Task to complete.
Copy, character for character, the lines running from the one with "solids %d valid" to the one with "bpy.context.scene.collection.objects.link(empty)", ends included. Leave out every other line.

Given material.
>> start

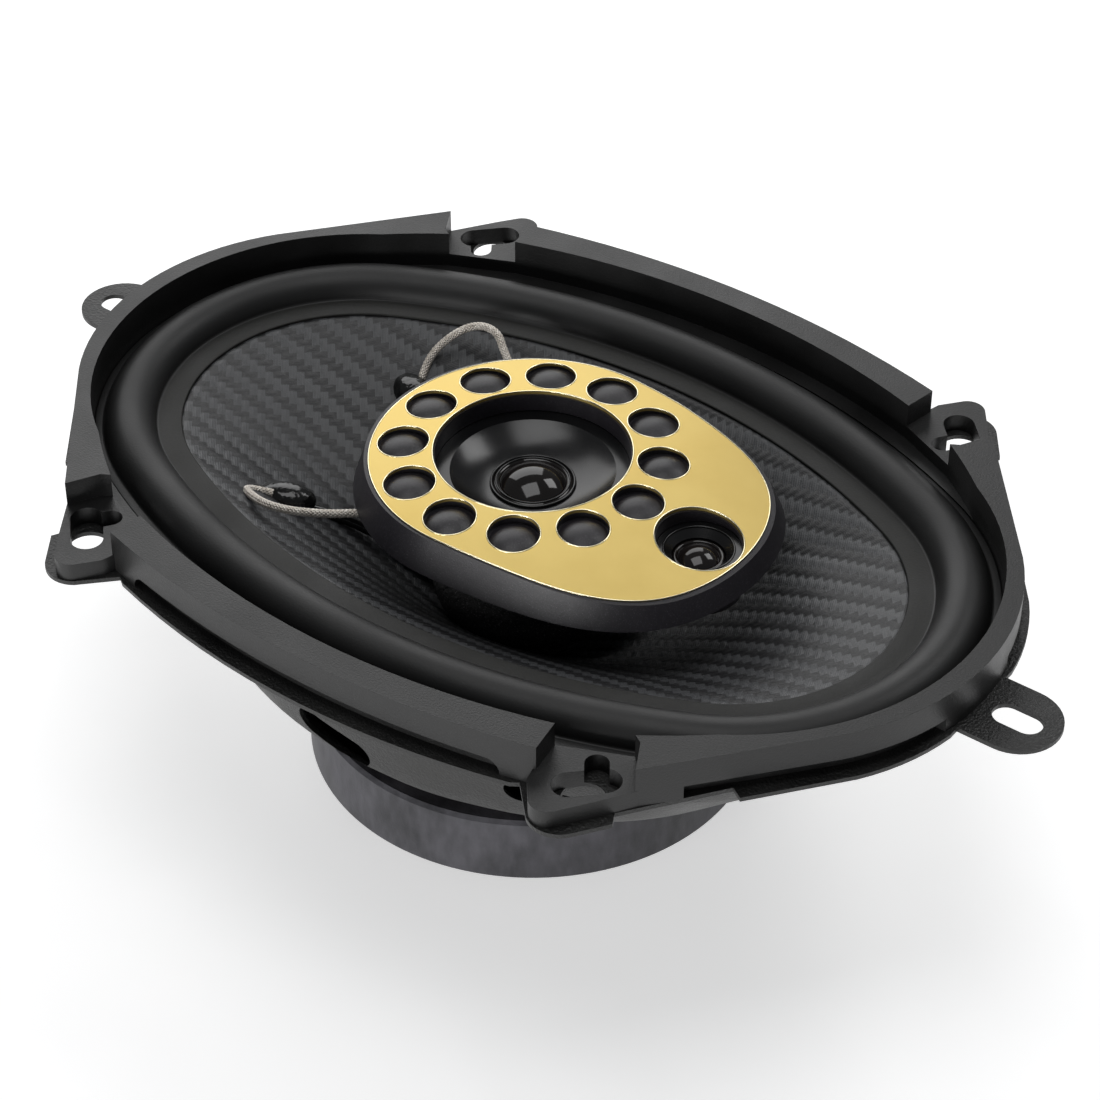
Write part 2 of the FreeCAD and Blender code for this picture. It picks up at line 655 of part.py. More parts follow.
def make_mid_dish():
    """Glossy dished face round the mid tweeter's dome."""
    bottom = [(20.9, 6.9), (17.6, 6.9), (12.6, 4.6), (10.4, 3.8), (8.5, 3.5)]
    corners = [V(r, 0, z) for r, z in bottom]
    low = Part.makePolygon(corners)
    inner_edge = line(corners[-1], V(8.5, 0, 4.5))
    bowl = arc(V(8.5, 0, 4.5), V(12.8, 0, 5.6), V(17.4, 0, 7.9))
    rim = Part.makePolygon([V(17.4, 0, 7.9), V(20.9, 0, 7.9), V(20.9, 0, 6.9)])
    wire = Part.Wire(low.Edges + [inner_edge, bowl] + rim.Edges)
    return Part.Face(wire).revolve(V(0, 0, 0), Z_AXIS, 360)


def dome_cap(base_r, base_z, height, skin, x):
    """Thin spherical dome standing on base_z."""
    radius = (base_r ** 2 + height ** 2) / (2 * height)
    outer = Part.makeSphere(radius, V(x, 0, base_z + height - radius))
    inner = Part.makeSphere(radius - skin, V(x, 0, base_z + height - radius))
    cap = outer.cut(inner)
    return cap.common(disc(base_r + 1, base_z, base_z + height + 1, x))


def moved_in_x(shape, x):
    shape.translate(V(x, 0, 0))
    return shape


def make_super_dish():
    dish = turned_part([(8.7, 6.8), (8.7, 7.8), (7.4, 7.8), (5.5, 6.2), (5.5, 5.3), (7.2, 6.0),
                        (7.4, 6.8)])
    return moved_in_x(dish, SUPER_X)


def dome_roll(inner, outer, z, x):
    """Small half-roll between a dome and its dish."""
    mid = (inner + outer) / 2
    t = 0.15
    roll = turned_part([(inner, z), (inner, z + t), (mid - 0.25, z + 0.5), (mid + 0.25, z + 0.5),
                        (outer, z + t), (outer, z), (mid + 0.2, z + 0.35), (mid - 0.2, z + 0.35)])
    return moved_in_x(roll, x)


# ---------------------------------------------------------------- tinsel leads and glue
def report_lead(name, tube, radii, length):
    section = math.pi * LEAD_R ** 2
    print(name, "length %.1f mm" % length, "radii", ["%.1f" % r for r in radii],
          "volume / (section x length) = %.4f" % (tube.Volume / (section * length)))


def make_lead(name, route):
    tube, radii, length = route_tube(route, LEAD_R)
    report_lead(name, tube, radii, length)
    return tube


def make_glue(x, y, z, lead_route):
    """Adhesive mound over the eyelet, with the coil wire's ridge down to the neck."""
    mound = Part.makeSphere(1.0)
    matrix = FreeCAD.Matrix()
    matrix.scale(V(7.0, 4.2, 3.4))
    mound = mound.transformGeometry(matrix)
    mound.rotate(V(0, 0, 0), Z_AXIS, math.degrees(math.atan2(y, x)) + 180)
    mound.translate(V(x, y, z))
    side = 1 if y > 0 else -1
    ridge = route_tube(
        [(x + 2, y - side * 1.0, z - 1.2), (-39.5, side * 16.6, -12.7),
         (-29.0, side * 11.0, -18.9), (-18.0, side * 6.4, -26.4)], 1.1)[0]
    shape = mound.fuse(ridge).common(cone_bowl(-0.02))
    # pocket for the lead's end, clear of it while the cone moves
    pocket = route_tube(lead_route, LEAD_R + 0.3)[0]
    return shape.cut(pocket)


# ---------------------------------------------------------------- terminals
def make_terminal_block():
    body = block(-96.0, -78.0, -14.0, 14.0, -21.0, -8.0)
    body = body.cut(wall_bowl(-0.05, BASKET_BOTTOM_Z - 1, 1.0))
    for y in (LEAD_Y, -LEAD_Y):
        body = body.cut(Part.makeCylinder(LEAD_HOLE_R, 18, V(-93.2, y, LEAD_Z), V(1, 0, 0)))
    return body.cut([blade(LEAD_Y, WIDE_BLADE, BLADE_FIT),
                     blade(-LEAD_Y, NARROW_BLADE, BLADE_FIT)])


def blade(y, width, grow):
    """Push-on blade hanging out of the block, its root in the block's cavity."""
    return block(-92.6 - grow, -91.8 + grow, y - width / 2 - grow, y + width / 2 + grow,
                 -32.0 - grow, -11.0 + grow)


# ---------------------------------------------------------------- the whole speaker
def build():
    turn = HEAD_TWIST_DEG
    pieces = {
        "basket": make_basket(),
        "gasket_trim": make_gasket(),
        "surround": make_surround(),
        "cone": make_cone(),
        "spider": make_spider(),
        "dust_ring": make_dust_ring(),
        "voice_coil_former": ring(FORMER_IN_R, FORMER_R, -50.0, -27.5),
        "voice_coil_winding": ring(FORMER_R + 0.02, COIL_R, -49.0, -39.6),
        "top_plate": make_top_plate(),
        "ferrite_magnet": make_ferrite(),
        "t_yoke": make_yoke(),
        "basket_rivets": make_rivets(),
        "tweeter_post": make_post(),
        "post_nut": make_post_nut(),
        "terminal_block": make_terminal_block(),
        "terminal_positive": blade(LEAD_Y, WIDE_BLADE, 0.0),
        "terminal_negative": blade(-LEAD_Y, NARROW_BLADE, 0.0),
        "front_lead_near": make_lead("front_lead_near", NEAR_LEAD_ROUTE),
        "front_lead_far": make_lead("front_lead_far", FAR_LEAD_ROUTE),
        "rear_lead_positive": make_lead("rear_lead_positive", REAR_LEAD_ROUTE),
        "rear_lead_negative": make_lead(
            "rear_lead_negative", [(x, -y, z) for x, y, z in REAR_LEAD_ROUTE]),
        "lead_glue_near": make_glue(-48.6, -24.0, -7.6, NEAR_LEAD_ROUTE),
        "lead_glue_far": make_glue(-50.2, 22.4, -7.6, FAR_LEAD_ROUTE),
    }
    head = {
        "tweeter_bezel": make_bezel(),
        "tweeter_back_cover": make_back_cover(),
        "gold_trim_plate": make_trim_plate(),
        "cover_screws": Part.makeCompound(cover_screw_bodies(0.0)),
        "mid_dish": make_mid_dish(),
        "mid_dome": dome_cap(6.9, 4.75, 2.6, 0.25, 0.0),
        "mid_dome_surround": dome_roll(7.0, 8.4, 4.5, 0.0),
        "mid_voice_coil": ring(6.45, 6.85, 1.6, 4.7),
        "mid_top_ring": ring(7.25, 14.0, 1.9, 3.4),
        "mid_pole_cap": disc(6.1, 1.9, 3.4),
        "mid_magnet": disc(5.8, -3.9, 1.9),
        "mid_yoke_cup": disc(14.0, -5.4, -3.9).fuse(ring(12.4, 14.0, -3.9, 1.9)),
        "super_dish": make_super_dish(),
        "super_dome": dome_cap(4.3, 5.75, 1.7, 0.2, SUPER_X),
        "super_dome_surround": dome_roll(4.4, 5.4, 5.5, SUPER_X),
        "super_voice_coil": ring(3.95, 4.25, 2.9, 5.7, SUPER_X),
        "super_top_ring": ring(4.6, 7.5, 3.4, 4.6, SUPER_X),
        "super_pole_cap": disc(3.65, 3.4, 4.6, SUPER_X),
        "super_magnet": disc(3.4, 0.4, 3.4, SUPER_X),
        "super_yoke_cup": disc(7.5, -0.6, 0.4, SUPER_X).fuse(
            ring(6.2, 7.5, 0.4, 3.4, SUPER_X)),
        "mid_capacitor": Part.makeCylinder(3.0, 13.0, V(27.2, 1.0, 6.55), V(0, 1, 0)),
        "super_capacitor": Part.makeCylinder(2.6, 13.0, V(27.2, -14.0, 6.15), V(0, 1, 0)),
    }
    for name, shape in head.items():
        shape.rotate(V(0, 0, 0), Z_AXIS, turn)
        pieces[name] = shape
    return pieces


def main():
    os.makedirs("parts", exist_ok=True)
    for name, shape in build().items():
        box = shape.BoundBox
        print("%-22s solids %d valid %s volume %9.1f  x %.1f..%.1f y %.1f..%.1f z %.1f..%.1f" % (
            name, len(shape.Solids), shape.isValid(), shape.Volume, box.XMin, box.XMax,
            box.YMin, box.YMax, box.ZMin, box.ZMax))
        shape.exportStep("parts/" + name + ".step")


main()
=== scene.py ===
import math
import bmesh
import bpy
import numpy as np
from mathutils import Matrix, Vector


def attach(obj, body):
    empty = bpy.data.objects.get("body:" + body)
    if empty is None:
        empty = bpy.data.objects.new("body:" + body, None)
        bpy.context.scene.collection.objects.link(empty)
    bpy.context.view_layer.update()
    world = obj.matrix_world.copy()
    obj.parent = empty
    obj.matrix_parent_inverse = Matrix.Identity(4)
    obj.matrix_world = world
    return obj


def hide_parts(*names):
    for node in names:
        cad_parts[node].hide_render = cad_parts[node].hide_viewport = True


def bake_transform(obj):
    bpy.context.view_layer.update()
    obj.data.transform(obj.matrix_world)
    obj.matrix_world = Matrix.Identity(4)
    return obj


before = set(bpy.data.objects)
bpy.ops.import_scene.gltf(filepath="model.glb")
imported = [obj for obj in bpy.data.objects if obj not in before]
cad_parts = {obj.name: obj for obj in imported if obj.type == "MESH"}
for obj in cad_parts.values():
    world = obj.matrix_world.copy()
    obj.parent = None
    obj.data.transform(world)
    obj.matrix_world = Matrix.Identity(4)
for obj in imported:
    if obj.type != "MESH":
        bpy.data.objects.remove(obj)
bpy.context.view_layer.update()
scene = bpy.context.scene
MM = 0.001

# ------------------------------------------------------------------ shared sizes, mm
END_CX = 48.8                # arc centres of the oval family at spread 1
SIDE_CY = 97.8
CENTRE_GAP = math.hypot(END_CX, SIDE_CY)
SPLIT = math.atan2(SIDE_CY, END_CX)
ROLL_END_R = 49.0            # end radius of the roll's middle line
CONE_EDGE_IN = -12.0         # the cone's edge, inside that line
CONE_EDGE_R = ROLL_END_R + CONE_EDGE_IN
CONE_SECTIONS = (            # z, spread and end radius of the cone's face, neck to edge
    (-31.0, 0.0, 13.6), (-17.5, 0.36, 22.1), (-8.0, 0.64, 28.6), (0.9, 1.0, CONE_EDGE_R))
CONE_SKIN = 0.6
NECK_BORE_R = 13.0           # bore of the cone's neck and the spider, round the coil former
SUPER_X = 42.65              # the small tweeter's centre, before the head's twist
HEAD_TWIST = math.radians(-1.1)
FLOOR_Z = -68.2
FLOOR_GAP = 0.02             # the floor lies this much under the object
TOOTH_PITCH = 2.25           # the twill's step along X
WALE_PITCH = 5.35            # one light row and one dark row
TWILL_DEPTH = 0.26
FIBRE_WAVE = 31.4            # radians of the fibres' ripple across one tow
WELD = 2e-6                  # metres, corners closer than this are one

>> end

Reply to the task.
        print("%-22s solids %d valid %s volume %9.1f  x %.1f..%.1f y %.1f..%.1f z %.1f..%.1f" % (
            name, len(shape.Solids), shape.isValid(), shape.Volume, box.XMin, box.XMax,
            box.YMin, box.YMax, box.ZMin, box.ZMax))
        shape.exportStep("parts/" + name + ".step")


main()
=== scene.py ===
import math
import bmesh
import bpy
import numpy as np
from mathutils import Matrix, Vector


def attach(obj, body):
    empty = bpy.data.objects.get("body:" + body)
    if empty is None:
        empty = bpy.data.objects.new("body:" + body, None)
        bpy.context.scene.collection.objects.link(empty)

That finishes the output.